Writing an alert designed to attract or inform in-house counsel is one thing, but writing an alert for a much wider audience (e.g., bankers and mortgage brokers and business journalists) is quite another. The alert we’re discussing is intended for a broad audience. It’s intended to gain media mention and to attract new clients. The attorneys who wrote it told me so.

And that’s why I’m tossing each and every unnecessary word and phrase I can find. You see, the most coveted potential clients (our key audience) have lots of money to spend on outside counsel, which means their time is very precious.
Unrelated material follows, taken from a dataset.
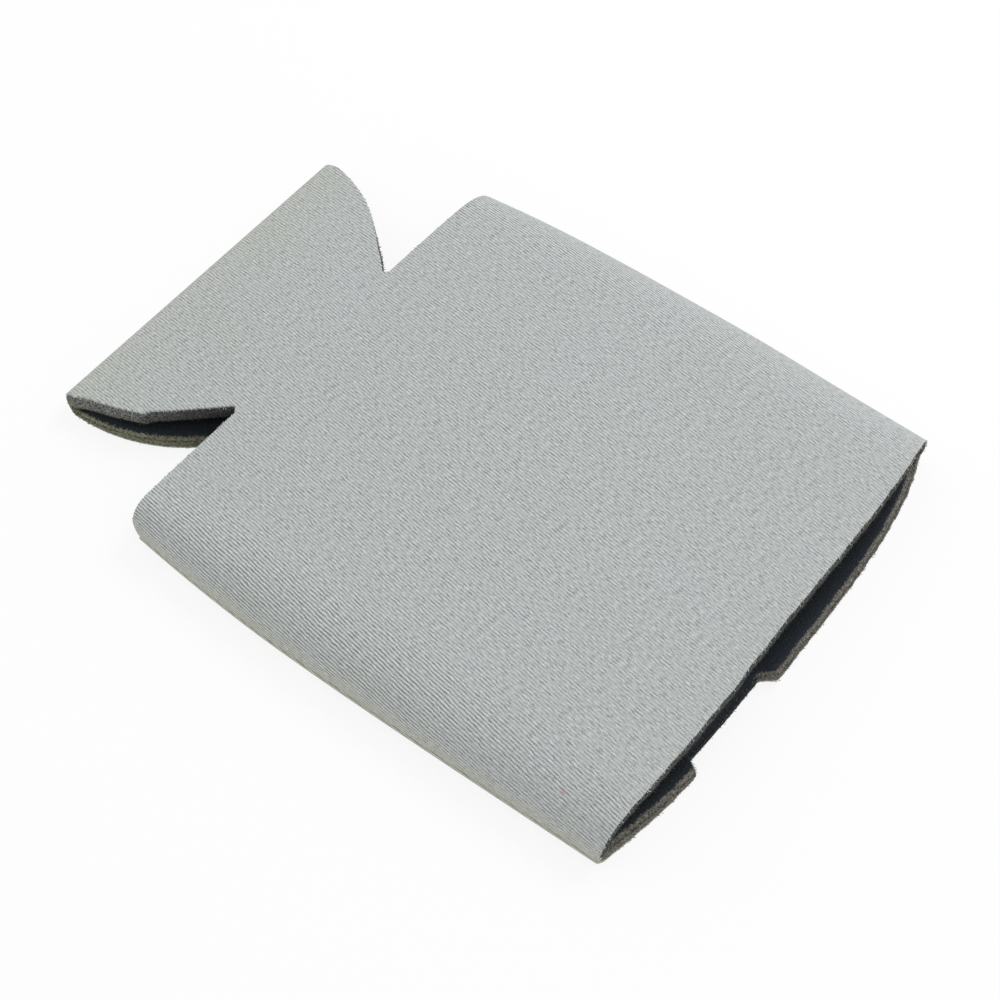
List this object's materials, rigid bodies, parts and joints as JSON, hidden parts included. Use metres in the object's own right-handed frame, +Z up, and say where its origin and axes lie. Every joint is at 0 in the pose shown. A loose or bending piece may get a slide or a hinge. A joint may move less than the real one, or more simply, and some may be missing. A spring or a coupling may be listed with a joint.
{
  "type": "can cooler sleeve",
  "caption": "Foam can cooler sleeve with a knit face, pressed flat: panels joined at the sides and by a round base folded in half, open at the mouth.",
  "frame": {"origin": "under the middle of the flat sleeve, on the surface that it lies on", "axes": "+X along the sleeve from the folded base to the mouth, +Y across it, +Z up through its thickness"},
  "size_m": [0.1336, 0.1018, 0.0109],
  "materials": {
    "knit_face": "pale grey fine-ribbed knit, matt",
    "foam_core": "dark grey open foam, rough and matt"
  },
  "bodies": {
    "root": {"folded_sleeve": "knit_face"}
  },
  "joints": []
}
So, they’d much rather read an edited (i.e. polished) alert that’s shorter and easier to read than a longer, unedited version.

If an alert begins with three paragraphs stuffed into one, then business journalists won’t bother to read it at all (because their time is also precious), and they won’t bother to contact the author for a quote.

Here’s a simple rule for client alerts: when it comes to how many words you use to express an idea, less is more. (Consider this quote, often attributed to Mark Twain: “I would have written a shorter letter, but I did not have the time.”)

A client alert is not for the pleasure of the author. Its purpose is to influence the valuable reader, who considers fluff (more words than necessary) a waste of precious time. Forgetting that can be costly. All the time an attorney put into writing an alert can be wasted, unless — of course — an editor polishes the alert before it’s published.

In some cases, an attorney’s effort is worse than wasted. What had been a potential client is no longer interested in the attorney or his firm because something that attorney wrote left such a bad first impression. (“If a misplaced comma is worth $2.3 million, do I trust this attorney to prepare an important legal agreement for my company? I think not!”)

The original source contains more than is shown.